31 Pew Internet and American Life Project, “One Year Later: September 11 and the Internet” (Washington, D.C.: Pew Internet and American Life Project, 2002). See also Bruce A. Williams and Michael X. Delli Carpini, “Heeeeeeeeeeeere’s Democracy!” Chronicle of Higher Education, 19 April 2002, 14.

32 Lane Collins, Geoffrey Hicks, and Marie Pelkey, Where Were You: September 11th, 2001, ↪link 6.32.

33 Both the September 11 project and the 2000 election project were launched under the auspices of the Library’s larger web preservation effort named MINERVA (Mapping the INternet Electronic Resources Virtual Archive). See ↪link 6.33a. For the projects, see Library of Congress, The September 11 Web Archive, ↪link 6.33b; Library of Congress, Election 2002 Web Archive, ↪link 6.33c. For an overview of collection statistics, see Library of Congress, “Welcome,” The September 11 Web Archive, ↪link 6.33d.

34 CHNM and the American Social History Project, The September 11 Digital Archive, ↪link 6.34.

35 Here Is New York: A Democracy of Photographs, ↪link 6.35.

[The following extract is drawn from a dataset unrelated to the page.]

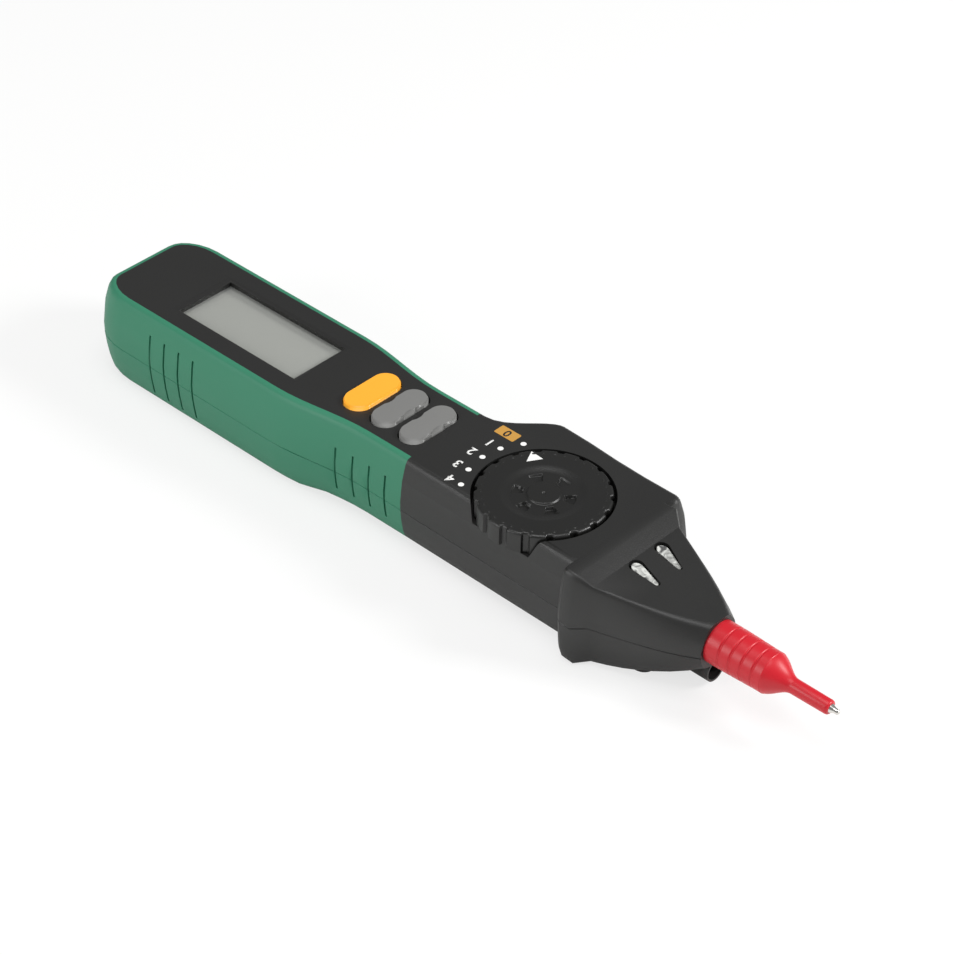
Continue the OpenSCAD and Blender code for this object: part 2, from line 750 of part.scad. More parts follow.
module key_body(length, width, lip_drop) {
    union() {
        oblong(length, width, key_base, case_h + key_rise - key_round - key_base);
        oblong(length - key_round, width - key_round, key_base, case_h + key_rise - key_base);
        oblong(length + 2 * key_lip, width + 2 * key_lip, inner_top - lip_drop - key_lip_t, key_lip_t);
    }
}
module function_key() {
    color("orange") translate([function_key_x, 0, 0]) key_body(key_len, key_w, key_lip_drop);
}
module rocker_key(x) {
    waist_cut_r = key_len / 4;
    color([0.5, 0.5, 0.48]) translate([x, 0, 0]) difference() {
        key_body(key_len, rocker_w, rocker_lip_drop);
        for (side = [-1, 1]) translate([side * (rocker_w / 2 + waist_cut_r - rocker_waist), 0, 0])
            disc(inner_top, waist_cut_r, case_h);
    }
}

module keypad_sheet() {
    sheet_len = 2 * key_pitch + key_w + 2 * key_lip;
    color("dimgray") {
        block(rear_rocker_x, 0, board_top, [sheet_len, key_len + 2 * key_lip, sheet_t]);
        for (x = [rear_rocker_x, front_rocker_x])
            block(x, 0, board_top, [rocker_w, sheet_t, dome_top - board_top]);
    }
}
module key_dome(x, y) {
    translate([x, y, board_top + sheet_t])
        cylinder(r1 = dome_r, r2 = dome_top_share * dome_r, h = dome_top - board_top - sheet_t, $fn = 36);
}
module function_key_dome() { color("gray") key_dome(function_key_x, 0); }
module rear_rocker_domes() { color("gray") for (s = [-1, 1]) key_dome(rear_rocker_x, s * dome_reach); }
module front_rocker_domes() { color("gray") for (s = [-1, 1]) key_dome(front_rocker_x, s * dome_reach); }

module range_dial() {
    color([0.14, 0.14, 0.13]) translate([dial_x, 0, 0]) difference() {
        union() {
            disc(dial_z, dial_r, dial_top - dial_z - notch_sink);
            translate([0, 0, dial_top - notch_sink])
                cylinder(r1 = dial_r, r2 = dial_r - notch_sink, h = notch_sink, $fn = 72);
            disc(carrier_z, shaft_r, dial_z - carrier_z);
        }
        for (i = [0 : dial_notches - 1]) rotate(dial_rest + (i + 0.5) * 360 / dial_notches)
            translate([dial_r + notch_r - notch_sink, 0, dial_z - over])
                cylinder(r = notch_r, h = pocket_depth + 2 * over + dial_rise, $fn = 24);
        difference() {
            translate([0, 0, dial_top - dish_depth])
                cylinder(r1 = dish_r - dish_slope, r2 = dish_r, h = dish_depth + seat, $fn = 72);
            disc(dial_z, hub_r, dial_top - dial_z - dish_depth / 2);
        }
        for (i = [0 : petals - 1]) rotate(dial_rest + i * 360 / petals)
            translate([petal_reach, 0, dial_top - dish_depth - petal_depth])
                cylinder(r = petal_r, h = case_h, $fn = 24);
        for (turn = [0, 180]) rotate(dial_rest + turn) translate([detent_reach, 0, 0])
            disc(dial_z - over, detent_bore_r, detent_depth + over);
        disc(carrier_z - over, screw_r + fit, dial_z - carrier_z + over);
    }
}

module dial_carrier() {
    color("ivory") translate([dial_x, 0, 0]) difference() {
        disc(carrier_z, carrier_r, carrier_top - carrier_z);
        disc(carrier_z - over, shaft_r + seat, case_h);
        for (i = [0 : 2]) rotate(60 + i * 120) translate([carrier_r, 0, 0])
            disc(carrier_z - over, shaft_r - over, case_h);
    }
}
wiper = [4.2, 0.9];
wiper_reach = 7.4;
module dial_wipers() {
    color("gold") translate([dial_x, 0, 0]) for (i = [0 : 2]) rotate(i * 120)
        block(wiper_reach, 0, board_top + seat, [wiper[1], wiper[0], carrier_z - board_top - seat]);
}
module dial_screw() {
    color("silver") translate([dial_x, 0, 0]) {
        disc(carrier_z - screw_head_t, shaft_r + washer_w, screw_head_t);
        disc(carrier_z - screw_head_t, screw_r, dial_z - carrier_z + screw_head_t - over);
    }
}
module at_detents() {
    translate([dial_x, 0, 0]) for (turn = [0, 180]) rotate(dial_rest + turn)
        translate([detent_reach, 0, 0]) children();
}
module detent_balls() {
    color("silver") at_detents() translate([0, 0, floor_top + seat + ball_r]) sphere(r = ball_r, $fn = 24);
}
// Coil spring standing on z = 0, as one tube swept along a helix
wire_sides = 6;
function helix_ring(turn, radius, z, wire) =
    [for (k = [0 : wire_sides - 1]) let (a = 360 * k / wire_sides)
        [(radius + wire * cos(a)) * cos(turn), (radius + wire * cos(a)) * sin(turn), z + wire * sin(a)]];
module coil(radius, wire, height, turns, taper = 0) {
    steps = 12 * turns;
    rings_solid([for (i = [0 : steps]) let (t = i / steps)
        helix_ring(360 * turns * t, radius - taper * t, wire + (height - 2 * wire) * t, wire)]);
}
detent_wire = 0.14;
detent_turns = 4;
module detent_springs() {
    base = floor_top + seat + 2 * ball_r;
    color("silver") at_detents() translate([0, 0, base])
        coil(ball_r - 2 * detent_wire, detent_wire, dial_z + detent_depth - base - seat, detent_turns);
}

tongue_half = 9;
tongue_shoulder = 4.6;
tongue_x = nose_x + tongue_shoulder;
tongue_tip_half = 3.1;
tongue_len = 12.2;
tongue_end_x = nose_x + tongue_len;
contact_w = 2;
contact_x = nose_end_x - needle_inner;
needle_slot_half = needle_r + plate_t + slip;
module circuit_board() {
    inset = wall + board_gap;
    color("darkgreen") translate([0, 0, board_z]) linear_extrude(board_t) difference() {
        union() {
            intersection() {
                union() {
                    polygon([for (p = ring(long_grip_rim, inset + skin, 0)) [p[0], p[1]]]);
                    polygon([for (p = ring(head_rim, inset, 0)) [p[0], p[1]]]);
                }
                translate([cavity_x + inset, -grip_w]) square([collar_x - cavity_x - inset, 2 * grip_w]);
            }
            translate([collar_x - over, -tongue_half]) square([tongue_x - collar_x + over, 2 * tongue_half]);
            translate([tongue_x - over, -tongue_tip_half])
                square([tongue_end_x - tongue_x + over, 2 * tongue_tip_half]);
        }
        translate([dial_x, 0]) circle(r = shaft_r + 2 * washer_w, $fn = 48);
        for (side = [-1, 1]) translate([rear_post[0], side * rear_post[1]])
            circle(r = post_r + slip, $fn = 48);
        translate([contact_x - slip, -needle_slot_half])
            square([tongue_end_x - contact_x + slip + over, 2 * needle_slot_half]);
    }
}
chip = [7, 7, 1.2];
chip_set = [6.5, 5.2];
chip_place = [grip_x - chip_set[0], chip_set[1]];
module measuring_chip() { color("black") block(chip_place[0], chip_place[1], board_z - chip[2], chip); }
buzzer_r = 5.5;
buzzer_t = 3;
module buzzer() {
    color("black") translate([function_key_x, 0, 0]) disc(board_z - buzzer_t, buzzer_r, buzzer_t);
}
fuse_r = 1.8;
fuse_len = 12;
fuse_set = [14, 10.1];
module input_fuse() {
    color("lightgray") rod_x(grip_x - fuse_set[0], board_z - fuse_r, fuse_r, fuse_len,
        fuse_set[1] - grip_half);
}

module tear_window(places) {
    color([0.7, 0.7, 0.7]) intersection() {
        tear(places, -fit, board_top + 2 * sheet_t, case_h);
        translate([0, 0, -tear_sink]) upper_nose();
    }
}
module logic_light_window() { tear_window(logic_tear); }
module voltage_light_window() { tear_window(voltage_tear); }
lamp_r = 1.2;
lamp_places = [[logic_tear[0], logic_tear[1]], [logic_tear[2] - lamp_r, logic_tear[3]],
    [voltage_tear[0], voltage_tear[1]]];
module indicator_lamps() {
    color("white") for (p = lamp_places) translate([p[0], p[1], 0])
        disc(board_top, lamp_r, 2 * sheet_t - seat);
}
module sensing_plate() {
    color("goldenrod")
        block(tongue_end_x - board_t, 0, board_top,
            [plate_t, 2 * tongue_tip_half - 2 * slip, 2 * plate_t + sheet_t]);
}

function along(x, r) = [r, x];
function shoulder(i) = along(
    mix(sleeve_body_end, sleeve_shoulder_end, shoulder_shares[i][0]), shoulder_shares[i][1] * sleeve_r);
module probe_sleeve() {
    end = probe_len - sleeve_end_back;
    color("crimson") translate([nose_end_x, 0, probe_h]) rotate([0, 90, 0]) difference() {
        rotate_extrude($fn = 64) polygon([
            along(-sleeve_inner, needle_r + seat), along(-sleeve_inner, sleeve_tail_r),
            along(-sleeve_inner * sleeve_tail_share, sleeve_r), along(sleeve_groove_start, sleeve_r),
            along(sleeve_body_end - sleeve_groove_pitch, sleeve_body_shares[0] * sleeve_r),
            along(sleeve_body_end, sleeve_body_shares[1] * sleeve_r),
            along(sleeve_body_end + sleeve_edge, sleeve_body_shares[2] * sleeve_r),
            shoulder(0), shoulder(1), along(sleeve_shoulder_end, sleeve_neck_r),
            along(end - sleeve_end_back, neck_shares[0] * sleeve_neck_r),
            along(end - sleeve_edge, neck_shares[1] * sleeve_neck_r),
            along(end, sleeve_tip_r), along(end, needle_r + seat)]);
        for (i = [0 : sleeve_grooves - 1])
            translate([0, 0, sleeve_groove_start + i * sleeve_groove_pitch - sleeve_groove_w / 2])
                groove_ring();
    }
}
module groove_ring() {
    floor_r = sleeve_body_shares[1] * sleeve_r - sleeve_groove_depth;
    difference() {
        cylinder(r = 2 * sleeve_r, h = sleeve_groove_w, $fn = 48);
        translate([0, 0, -over]) cylinder(r = floor_r, h = 3 * over, $fn = 48);
    }
}
module probe_needle() {
    color("silver") {
        rod_x(nose_end_x - needle_inner, probe_h, needle_r, needle_inner + probe_len - sleeve_end_back);
        translate([tip_x - sleeve_end_back, 0, probe_h]) rotate([0, 90, 0])
            cylinder(r1 = needle_r, r2 = needle_point_r, h = sleeve_end_back / 2, $fn = 48);
        rod_x(tip_x - sleeve_end_back / 2, probe_h, needle_point_r, sleeve_end_back / 2 - needle_point_r / 2);
        translate([tip_x - needle_point_r / 2, 0, probe_h]) rotate([0, 90, 0])
            cylinder(r1 = needle_point_r, r2 = needle_point_r / 2, h = needle_point_r / 2, $fn = 48);
    }
}
module probe_contact() {
    color("gold") difference() {
        union() {
            rod_x(contact_x, probe_h, needle_r + plate_t, contact_w);
            block(contact_x + contact_w / 2, 0, board_z - plate_t,
                [contact_w, 2 * needle_slot_half + contact_w, plate_t]);
        }
        rod_x(contact_x - over, probe_h, needle_r + seat, contact_w + 2 * over);
    }
}

module torch_lamp() {
    back = torch_end_x - torch_depth;
    color("white") {
        rod_x(back, torch_z, torch_bore_r - seat, sheet_t);
        rod_x(back, torch_z, torch_lamp_r, torch_lamp_len);
        translate([back + torch_lamp_len, 0, torch_z]) sphere(r = torch_lamp_r, $fn = 24);
    }
}

tag_len = 4;
tag_x = rear_x + socket_len - socket_wall;
module com_socket() {
    color("gold") {
        difference() {
            rod_x(rear_x + socket_recess, socket_h, socket_r, socket_len - socket_recess);
            rod_x(rear_x + socket_recess - over, socket_h, socket_bore_r,
                socket_len - socket_recess - socket_wall + over);
        }
        block(tag_x + tag_len / 2, 0, socket_h, [tag_len, sheet_t, plate_t]);
        block(tag_x + tag_len - plate_t / 2, 0, socket_h, [plate_t, sheet_t, board_z - socket_h]);
    }
}
module socket_insulator() {
    color("black") difference() {
        rod_x(rear_x, socket_h, insulator_r, socket_len);
        rod_x(rear_x - over, socket_h, socket_r + seat, socket_len + 2 * over);
    }
}

module cell(x, y, way) {
    body = cell_len - cell_nub;
    rod_x(way > 0 ? x : x + cell_nub, cell_z, cell_r, body, y);
    rod_x(way > 0 ? x + body : x, cell_z, cell_nub_r, cell_nub, y);
}
module battery_cells() {
    color("slategray") {
        cell(bay_rear_x + spring_len, -cell_y, 1);
        cell(bay_rear_x, cell_y, -1);
    }
}
spring_wire = 0.3;
spring_turns = 3;
module battery_springs() {
    color("silver") {
        translate([bay_rear_x + spring_len, -cell_y, cell_z]) rotate([0, -90, 0])
            coil(cell_nub_r, spring_wire, spring_len, spring_turns);
        translate([bay_rear_x + cell_len, cell_y, cell_z]) rotate([0, 90, 0])
            coil(cell_nub_r, spring_wire, spring_len, spring_turns);
    }
}
module battery_end_plates() {
    side_len = plate_share * cell_r;
    size = [plate_t, side_len, side_len];
    color("silver") {
        for (side = [-1, 1]) block(cavity_x + plate_t / 2, side * cell_y, cell_z - size[2] / 2, size);
        block(bay_front_x + plate_t / 2, 0, cell_z - size[2] / 2, [plate_t, 2 * cell_y + size[1], size[2]]);
    }
}

upper_case();
lower_case();
upper_grip_skin();
lower_grip_skin();
battery_door();
battery_door_screw();
case_screws();
display_window();
display_panel();
display_frame();
display_connector();
function_key();
rocker_key(rear_rocker_x);  // rear_rocker_key
rocker_key(front_rocker_x);  // front_rocker_key
keypad_sheet();
function_key_dome();
rear_rocker_domes();
front_rocker_domes();
range_dial();
dial_carrier();
dial_wipers();
dial_screw();
detent_balls();
detent_springs();
circuit_board();
measuring_chip();
buzzer();
input_fuse();
logic_light_window();
voltage_light_window();
indicator_lamps();
sensing_plate();
probe_sleeve();
probe_needle();
probe_contact();
torch_lamp();
com_socket();
socket_insulator();
battery_cells();
battery_springs();
battery_end_plates();
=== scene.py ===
import math
import bmesh
import bpy
from mathutils import Matrix, Vector


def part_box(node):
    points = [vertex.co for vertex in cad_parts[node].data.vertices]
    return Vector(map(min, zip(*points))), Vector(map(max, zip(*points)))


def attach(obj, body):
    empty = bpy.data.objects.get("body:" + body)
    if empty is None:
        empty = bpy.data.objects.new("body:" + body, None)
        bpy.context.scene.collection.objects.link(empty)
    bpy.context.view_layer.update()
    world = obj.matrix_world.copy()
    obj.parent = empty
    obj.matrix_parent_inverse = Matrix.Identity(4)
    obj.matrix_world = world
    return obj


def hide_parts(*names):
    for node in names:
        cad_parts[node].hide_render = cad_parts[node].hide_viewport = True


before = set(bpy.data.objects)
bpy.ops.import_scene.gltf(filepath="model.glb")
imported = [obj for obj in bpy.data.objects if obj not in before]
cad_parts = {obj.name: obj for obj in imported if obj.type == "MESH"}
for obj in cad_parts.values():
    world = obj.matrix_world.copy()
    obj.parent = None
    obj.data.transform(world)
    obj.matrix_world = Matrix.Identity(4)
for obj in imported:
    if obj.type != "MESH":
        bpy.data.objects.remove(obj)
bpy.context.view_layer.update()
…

36 Pew Internet and American Life Project, The Commons of the Tragedy and How Americans Used the Internet After the Terror Attack (Washington, D.C.: Pew Internet and American Life Project, 2001); quotation from The Commons of the Tragedy. See also Amy Harmon, “The Toll: Real Solace in a Virtual World: Memorials Take Root on the Web,” New York Times, 11 September 2002, G39. For more on the growth of Internet usage, especially as a place for communication, expression, and dialogue, see Deborah Fallows, The Internet and Daily Life (Washington, D.C.: Pew Internet and American Life Project, 2004).

37 Herodotus, The History, trans. David Grene (Chicago: University of Chicago Press, 1987), 35.